Sunday, April 09, 2006

Where have you gone, Charlie Chaplin?

A National Law Journal article on paternity fraud discusses the New Jersey case of a "legal" father suing a "biological" father for (past) child support after the "legal" father learned he was not the "biological" father:

Another new wrinkle in paternity disputes is men seeking reimbursement for child support payments.

That's at the heart of a recent case in New Jersey, where a man recently won the right to sue the biological father for nearly $110,000, the cost of raising the child. RAC v. PJS, 380 N.J. Super. 94 (N.J. App. Div. Aug. 31, 2005).

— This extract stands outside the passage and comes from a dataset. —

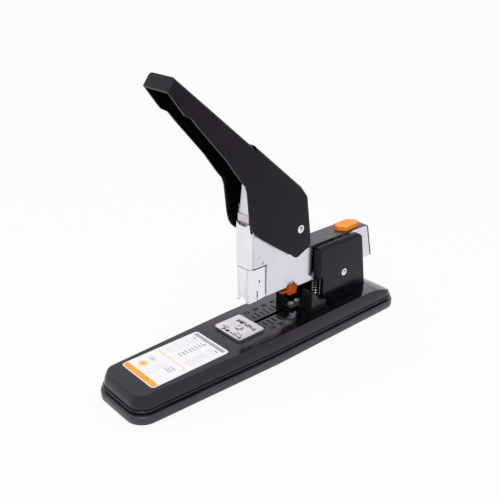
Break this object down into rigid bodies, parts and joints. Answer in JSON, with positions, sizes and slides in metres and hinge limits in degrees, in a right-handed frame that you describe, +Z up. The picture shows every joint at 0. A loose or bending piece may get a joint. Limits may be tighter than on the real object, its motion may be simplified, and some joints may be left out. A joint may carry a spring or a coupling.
{
  "type": "heavy-duty desk stapler",
  "caption": "Heavy-duty desk stapler: black base with label, chrome head raised, long black press handle, orange release button.",
  "frame": {"origin": "centre of the base's footprint, on the surface it stands on", "axes": "+Y from the nose and paper end towards the rear hinge, +X to the side seen in the picture, +Z up"},
  "size_m": [0.071, 0.286, 0.2366],
  "materials": {
    "base_black": "gloss",
    "tray_plastic": "satin",
    "pad_rubber": "matt",
    "label": "gloss",
    "chrome": "polished",
    "steel": "satin",
    "guide_plastic": "satin",
    "cover_black": "gloss",
    "handle_black": "satin",
    "orange": "gloss"
  },
  "bodies": {
    "base": {"base_shell": "base_black", "base_tray": "tray_plastic", "base_pads": "pad_rubber", "base_screws": "steel", "size_label": "label", "bracket": "base_black", "bracket_rivets": "base_black", "pivot_pin": "chrome", "pivot_spacers": "steel", "return_spring": "steel", "anvil_stud": "chrome"},
    "anvil": {"anvil_plate": "steel"},
    "guide": {"paper_guide": "guide_plastic", "guide_screws": "chrome", "guide_foot": "steel"},
    "head": {"head_frame": "chrome", "nose_cover": "chrome", "top_cover": "cover_black", "nose_rivets": "chrome", "catch_tab": "orange", "catch_clip": "steel", "driver_spring": "steel", "button_spring": "steel"},
    "magazine": {"nose_plate": "chrome", "magazine_channel": "steel", "magazine_core": "steel", "magazine_tail": "guide_plastic", "pusher_rod": "steel", "pusher_spring": "steel"},
    "pusher": {"staple_pusher": "orange"},
    "button": {"release_button": "orange"},
    "handle": {"handle": "handle_black", "handle_pin": "chrome", "handle_washers": "steel", "drive_lever": "handle_black", "lever_pin": "steel"},
    "ram": {"ram": "chrome", "driver_blade": "steel", "ram_rivets": "steel"}
  },
  "joints": [
    {"name": "head_pivot", "type": "hinge", "parent": "base", "child": "head", "pos_m": [0, 0.085, 0.046], "axis": [1, 0, 0], "range_deg": [0, 12.3], "stiffness_Nm_per_rad": 1.6, "springref_deg": -28.65, "deforming": ["return_spring"]},
    {"name": "handle_pivot", "type": "hinge", "parent": "head", "child": "handle", "pos_m": [0, 0.0305, 0.1015], "axis": [1, 0, 0], "range_deg": [0, 40], "stiffness_Nm_per_rad": 0.5, "springref_deg": -45.84},
    {"name": "ram_slide", "type": "slide", "parent": "head", "child": "ram", "axis": [0, 0, -1], "range_m": [0, 0.02677], "deforming": ["driver_spring"]},
    {"name": "magazine_slide", "type": "slide", "parent": "head", "child": "magazine", "axis": [0, 1, 0], "range_m": [-0.09, 0]},
    {"name": "pusher_slide", "type": "slide", "parent": "magazine", "child": "pusher", "axis": [0, 1, 0], "range_m": [0, 0.068], "stiffness_N_per_m": 20, "springref_m": -0.1, "deforming": ["pusher_spring"]},
    {"name": "button_press", "type": "slide", "parent": "head", "child": "button", "axis": [0, 0, -1], "range_m": [0, 0.0022], "stiffness_N_per_m": 400, "springref_m": -0.0015, "deforming": ["button_spring"]},
    {"name": "anvil_turn", "type": "hinge", "parent": "base", "child": "anvil", "pos_m": [0, -0.023, 0.0225], "axis": [0, 0, 1], "range_deg": [0, 180]},
    {"name": "guide_slide", "type": "slide", "parent": "base", "child": "guide", "axis": [0, 1, 0], "range_m": [-0.034, 0]}
  ],
  "couplings": [
    {"joint": "ram_slide", "follows": "handle_pivot", "m_per_rad": 0.038336}
  ]
}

Although the NLJ article suggests that the 500-year-old English common law doctrine, which holds that a married man is always legally presumed to be the father of a child born of the marriage, might have been appropriate for the 1950's (meaning that married men were most likely the biological father in the 1950's) , the NLJ article entirely neglected the Charlie Chaplin case, in which blood type (rather than DNA) exonerated Chaplin, but the scientific evidence didn't matter. The conflict has existed far longer than the NLJ article suggests.

Wikipedia discusses the matter; here's a different post:

A blood test showed that it was impossible for Chaplin to be the father of Barry's child. However, at the time blood type evidence was not admissible in California courts. The first paternity trial ended in a mistrial. A second trial found Chaplin guilty and he was ordered to pay support until the child's 18th birthday.



"Clearly today, more than ever before, paternity is raised more frequently," said family law expert John P. Paone Jr. of Paone & Zaleski in Woodbridge, N.J., who believes old paternity laws don't work in today's world.

"The reality is that now there are women, as well as men, who are engaging in extramarital relations. Welcome to Desperate Housewives. Here we are," he said.

Paone, former chairman of the Family Law Section for the New Jersey State Bar Association, believes that new legislation is needed to reflect the change in societal mores.

"This presumption that a child born during the marriage is the biological child of the mother and father may no longer be appropriate," Paone said. "These things all worked very well in a 1950s lifestyle, but today that may be the exception to the rule," Paone said.